| HN Mirror

Y	Hacker News new \| ask \| show \| jobs

by ZrArm 82 days ago

> Unless you have reasons to not believe the dozens of credentialed, well respected people in the field that have already shared their opinions after working with mythos.

Exactly the same argument was made about o3-preview, lol. But anyway, do they talk about all domains where Mythos did the leap in capabilities (math and other research, ML, SWE) or only about cybersec?

> And then there's the team at mozilla. They wrote a blog about this, and they've worked with anthropic before, using opus 4.6 and found and fixed 22 vulnerabilities. Then they worked with mythos and found and fixed 271 vulnerabilities

Those 22 bugs were found in February, at the time when Mozilla were doing first small-scale experiments with Opus 4.6 (i.e. no proper integration into workflow, likely relatively simple harness, likely only small part of codebase was covered). You can't compare "22 bugs which were found during very early attempts to apply AI" and "271 bugs which were found during large-scale codebase scanning with properly configured AI". The fact that Mozilla is pretty vague about "contribution of other AI models" makes it even worse.

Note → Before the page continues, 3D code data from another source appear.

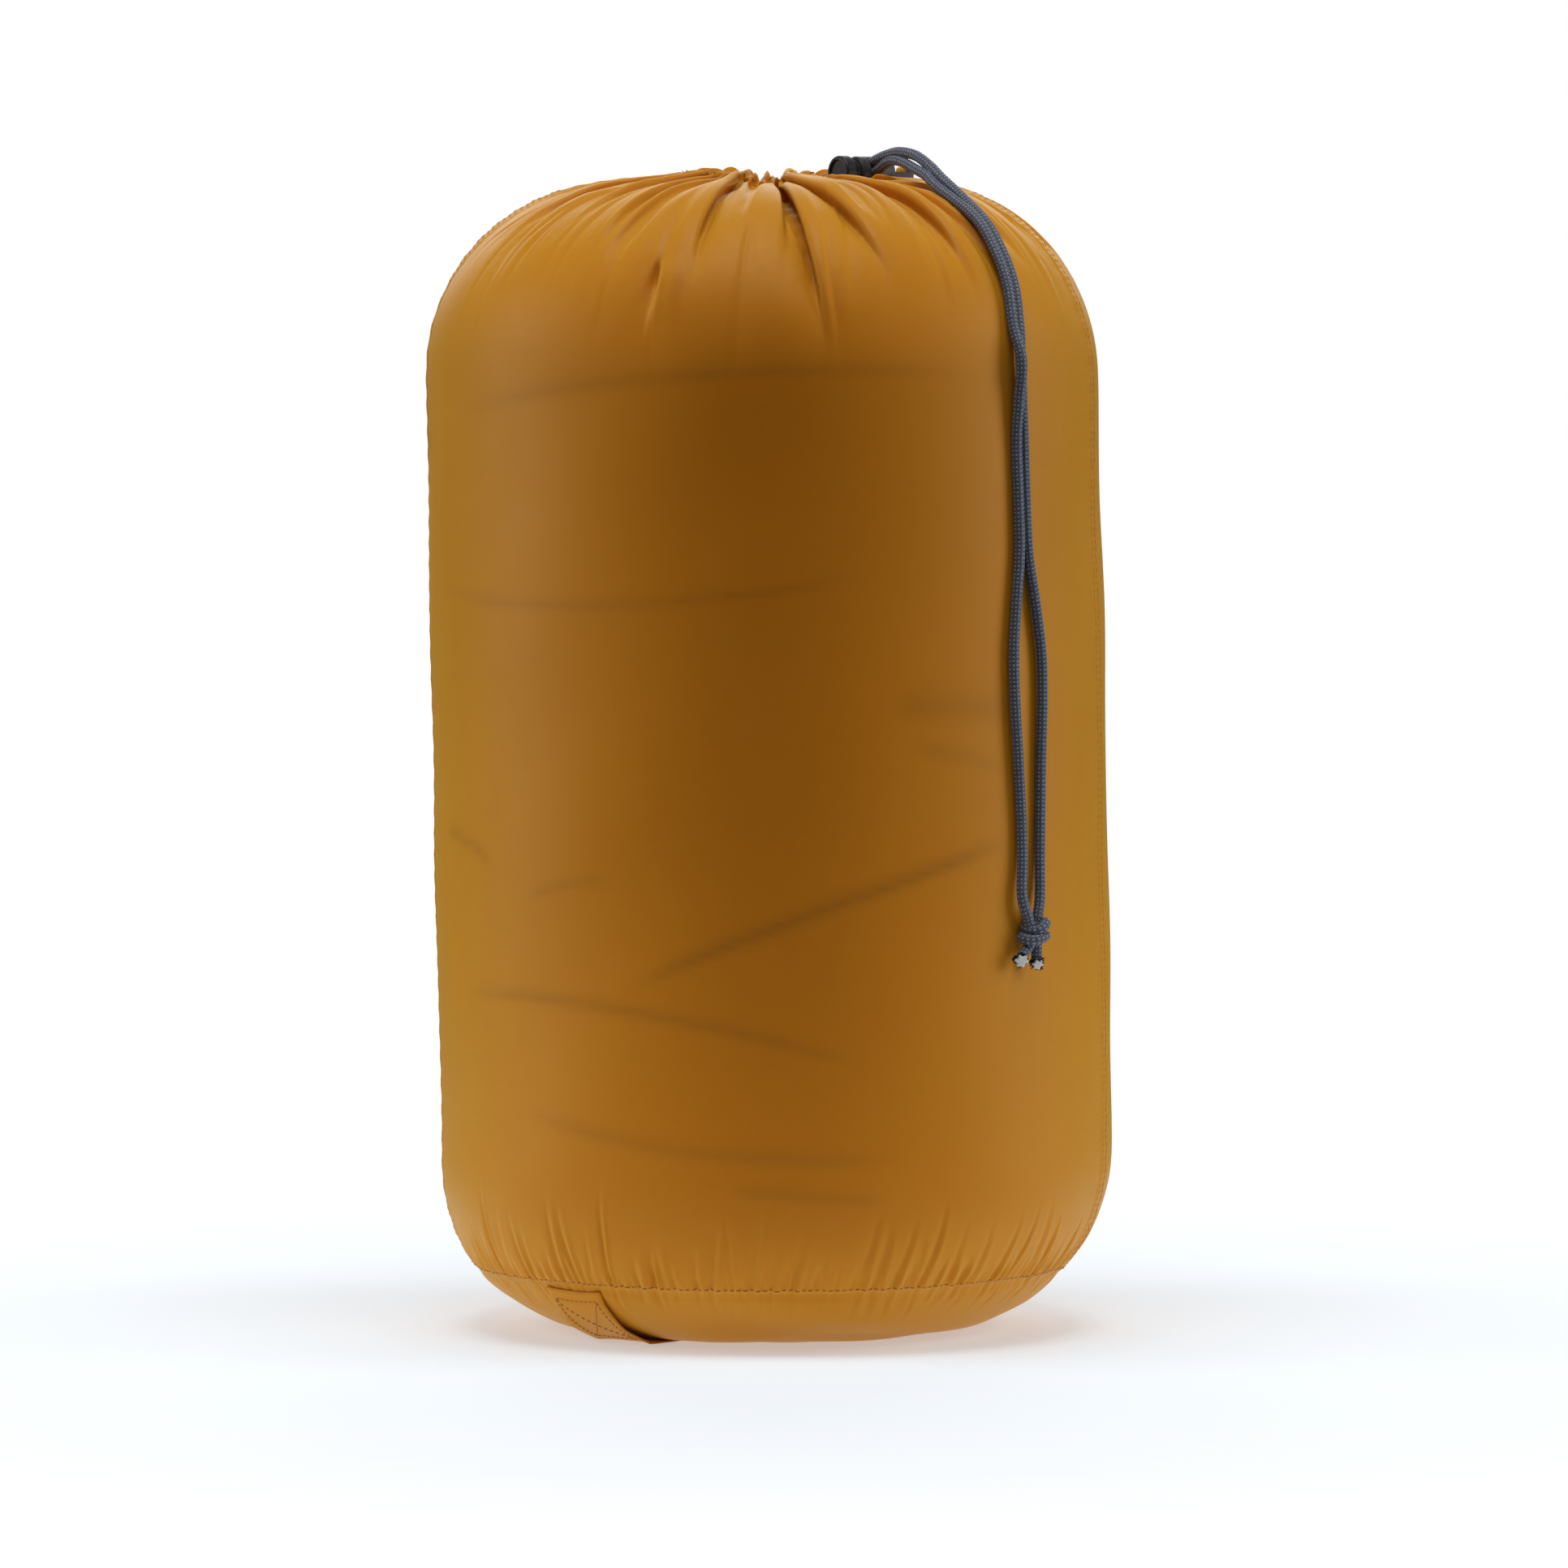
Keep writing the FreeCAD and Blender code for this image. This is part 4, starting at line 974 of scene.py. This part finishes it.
def base_height(radius):
    """Height of the plain base at a distance from its middle."""
    beyond = np.clip(radius - PATCH_RADIUS, 0, BASE_CURVE * 0.999)
    return BASE_CURVE - np.sqrt(BASE_CURVE**2 - beyond**2)


def base_grid():
    """The bulging base, from its middle out to the seam, with a bed for the handle."""
    tilt = math.degrees(math.asin((SEAM_RADIUS - PATCH_RADIUS) / BASE_CURVE))
    bulge = arc(PATCH_RADIUS, BASE_CURVE, BASE_CURVE, -90, -90 + tilt, 46)
    middle = np.stack([np.linspace(0.2 * MM, PATCH_RADIUS, 40), np.zeros(40)], 1)
    line = np.concatenate([middle[:-1], bulge])
    inwards = lengths(line)[-1] - lengths(line)
    base = around(azimuth[None], line[:, :1], line[:, 1:])
    depth = pucker_depth(azimuth, line[:, 0], inwards, 0.5, 0.6)
    sag = lumps(azimuth, line[:, 0], 0.45 * MM, 0.05, 0.02)
    depth += (sag + 0.5 * MM) * smooth_step(line[:, 0], 0.0, 0.02)[:, None]
    depth *= smooth_step(inwards, 0, 3 * MM)[:, None]
    base = base - normals_of(base) * depth[..., None]
    along = np.abs(base @ STRAP_ALONG)
    across = np.abs(base @ STRAP_ACROSS)
    bed = STRAP_BED * (1 - smooth_step(across, STRAP_WIDTH / 2 + 0.5 * MM, STRAP_WIDTH / 2 + 4 * MM))
    bed *= 1 - smooth_step(along, 0.068, STRAP_HOLD)
    base[..., 2] = np.maximum(base[..., 2], bed)
    keep = (1 - smooth_step(inwards, 0, 4 * MM))[:, None, None]
    return base + (skin[0] - base[-1])[None] * keep, inwards


base, base_places = base_grid()
cloth_piece("base_panel_cloth", "base_panel", base, True, base_places, PATCH_RADIUS)

# ------------------------------------------------------------------- stitching

THREAD_RADIUS = 0.24 * MM
STITCH_PITCH = 2.45 * MM
STITCH_SHARE = 0.72
STITCH_SIDES = 6
# A stitch's section: place along it, height over the cloth and thickness, in its own size.
STITCH = np.array([(-0.5, -0.9, 0.55), (-0.38, 0.15, 0.95), (-0.12, 0.55, 1.0), (0.12, 0.55, 1.0),
                   (0.38, 0.15, 0.95), (0.5, -0.9, 0.55)])


def stitched(name, lines, body, stands_for, pitch=STITCH_PITCH, radius=THREAD_RADIUS):
    """Separate stitches along lines. Each line is a pair: points on the cloth, and normals there."""
    turn = np.linspace(0, 2 * math.pi, STITCH_SIDES, endpoint=False)
    along, lift, thick = STITCH.T[..., None]
    stitches = []
    for line, normals in lines:
        total = lengths(line)[-1]
        count = max(2, round(total / pitch))
        middles = (np.arange(count) + 0.5) * total / count
        ahead = unit(at_lengths(line, middles + 0.2 * pitch) - at_lengths(line, middles - 0.2 * pitch))
        up = np.stack([np.interp(middles, lengths(line), normals[:, k]) for k in range(3)], 1)
        up = unit(up - ahead * (up * ahead).sum(1, keepdims=True))
        for place, forward, upward in zip(at_lengths(line, middles), ahead, up):
            centres = place + forward * along * pitch * STITCH_SHARE + upward * lift * radius
            ring = across_and_up(turn, np.cross(upward, forward), upward) * radius
            points = centres[:, None] + ring * thick[..., None]
            stitches.append((points.reshape(-1, 3), closed_rings(len(STITCH), STITCH_SIDES)))
    make_piece(name, *joined(stitches), THREAD, "thread", body, stands_for)


def row_at(row_places, place):
    """The number of the row nearest to a distance along the cloth."""
    return int(np.argmin(np.abs(row_places - place)))


def ring_stitches(name, node, grid, row):
    """Stitches all the way round a row of a grid."""
    columns = np.append(np.arange(len(azimuth)), 0)
    stitched(name, [(grid[row, columns], normals_of(grid)[row, columns])], "sack", [node])


seam_row = row_at(places, 2.2 * MM)
ring_stitches("base_seam_stitches", "base_seam_thread", skin, seam_row)
ring_stitches("casing_stitches", "casing_thread", hem, row_at(hem_places, 2.5 * MM))
skin_normals = normals_of(skin)


def side_stitches(name, node, seam, side):
    """Two rows of stitching along a felled side seam, from the base to the gathers."""
    rows = np.arange(seam_row + 3, row_at(places, skin_length - 0.04))
    lines = []
    for offset in (1.4, 5.8):
        column = column_at(seam + side * math.degrees(offset * MM / BODY_RADIUS)) % len(azimuth)
        up = skin_normals[rows, column]
        lines.append((skin[rows, column] - up * 0.08 * MM, up))
    stitched(name, lines, "sack", [node], radius=0.16 * MM)


side_stitches("right_seam_stitches", "right_seam_thread", RIGHT_SEAM, -1)
side_stitches("left_seam_stitches", "left_seam_thread", LEFT_SEAM, 1)

# ------------------------------------------------------------------ pull handle


def slab(name, grid, normals, thickness, body=None, stands_for=()):
    """A strip of cloth with rounded edges from a grid of rows along it and columns across it."""
    half = thickness / 2
    if np.cross(grid[0, 1] - grid[0, 0], grid[1, 0] - grid[0, 0]) @ normals[0, 0] < 0:
        grid, normals = grid[:, ::-1], normals[:, ::-1]
    outer = grid + normals * half
    inner = (grid - normals * half)[:, ::-1]
    left = grid[:, :1] + unit(grid[:, :1] - grid[:, 1:2]) * half
    right = grid[:, -1:] + unit(grid[:, -1:] - grid[:, -2:-1]) * half
    section = np.concatenate([outer, right, inner, left], 1)
    faces = closed_rings(*section.shape[:2])
    return make_piece(name, section, faces, SHELL, "shell_fabric", body, stands_for)


STRAP_COLUMNS = np.linspace(-0.5, 0.5, 13) * STRAP_WIDTH


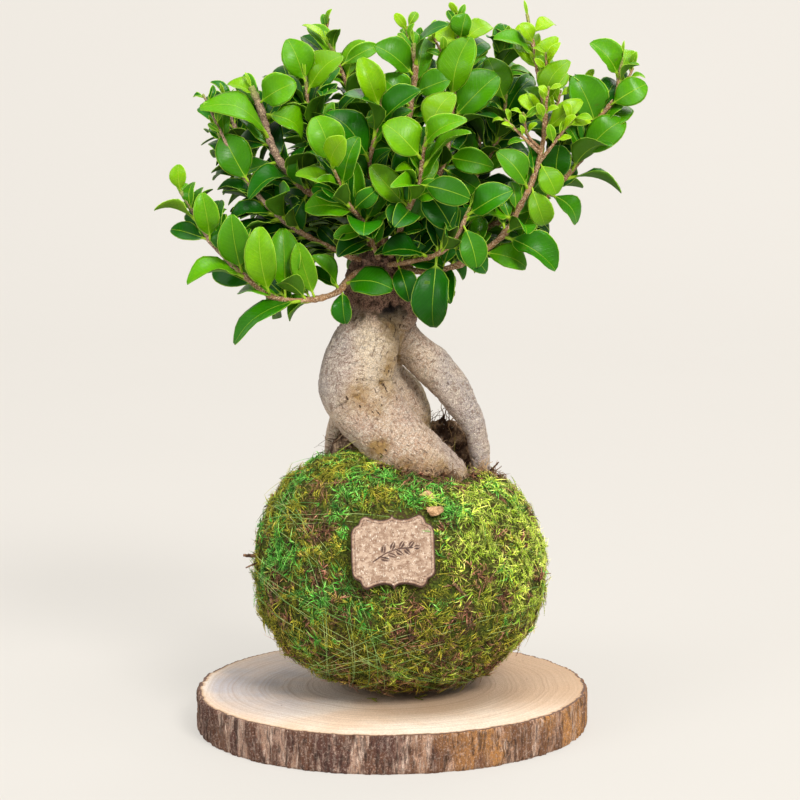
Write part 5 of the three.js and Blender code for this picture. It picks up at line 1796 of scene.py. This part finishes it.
soilFinish = soilMaterial("dark soil", (0.09, 0.052, 0.034), (0.60, 0.41, 0.27))
soilPart = smoothShaded(soilPiece(), soilFinish)
grainFinish = soilMaterial("white grains", (0.42, 0.40, 0.38), (0.66, 0.64, 0.62))
for name, share, size, finish, seed in (
        ("soil_crumbs", soil["crumbs"], 1.0, soilFinish, 5), ("soil_grains", soil["grains"], 0.55, grainFinish, 9)):
    crumbs = growSprigs(name, soilPart, crumbCollection(name + "_shapes", seed), {
        "Per square metre": share * perSquareCentimetre, "Where": "loose", "Size": size,
        "Least tilt": -3.0, "Most tilt": 3.0, "Sunk": -0.1 * mm, "Seed": seed, "Finish": finish})
    keepAttributes(crumbs)
    settle(crumbs, "soil", "soil_ball")
keepAttributes(soilPart)
settle(soilPart, "soil", "soil_ball")


def soilRootlets():
    draw, lines = chanceFrom(seeds["rootlets"]), []
    places = cornersOf(soilPart.data) / mm
    top = [place for place in places if place[2] > 122 and place[1] > -4]
    for _ in range(soil["rootlets"]):
        foot = top[int(draw() * len(top)) % len(top)]
        behind = foot[0] > 12 and foot[1] > 8
        lines.append(rootlet(draw, foot, (7 if behind else 4) + 11 * draw(), 1.0 if behind else 0.4))
    return lines


def rootletMaterial():
    newMaterial("rootlets", 0.7, 0.3)
    cloud = mottle(objectPlace(), 90, 0.35, 0.65)
    colour = mixColour(cloud, (0.14, 0.075, 0.04), (0.56, 0.38, 0.22))
    return painted(colour)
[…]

> Unless you're going to accuse them of being shills, these are unquestionable numbers. The model is quantitatively better at this thing

They found another ~150 bugs after their first announce, and only like ~35 were found by Mythos. It's already very sharp drop in contribution.

> I think there are better things to accuse anthropic of, than that they are simply lying for marketing purposes.

Anthropic already used a lot of "technically correct but in fact deceiving" statements in Mythos system card. They are playing both "It's too dangerous" and "We don't have enough compute for that super model" at the moment (it's usually a big red falg). Opus 4.7 (which was likely supposed to be "Opus 5.0", given various facts) is a disaster from various points of views. Of course people don't really believe Anthropic.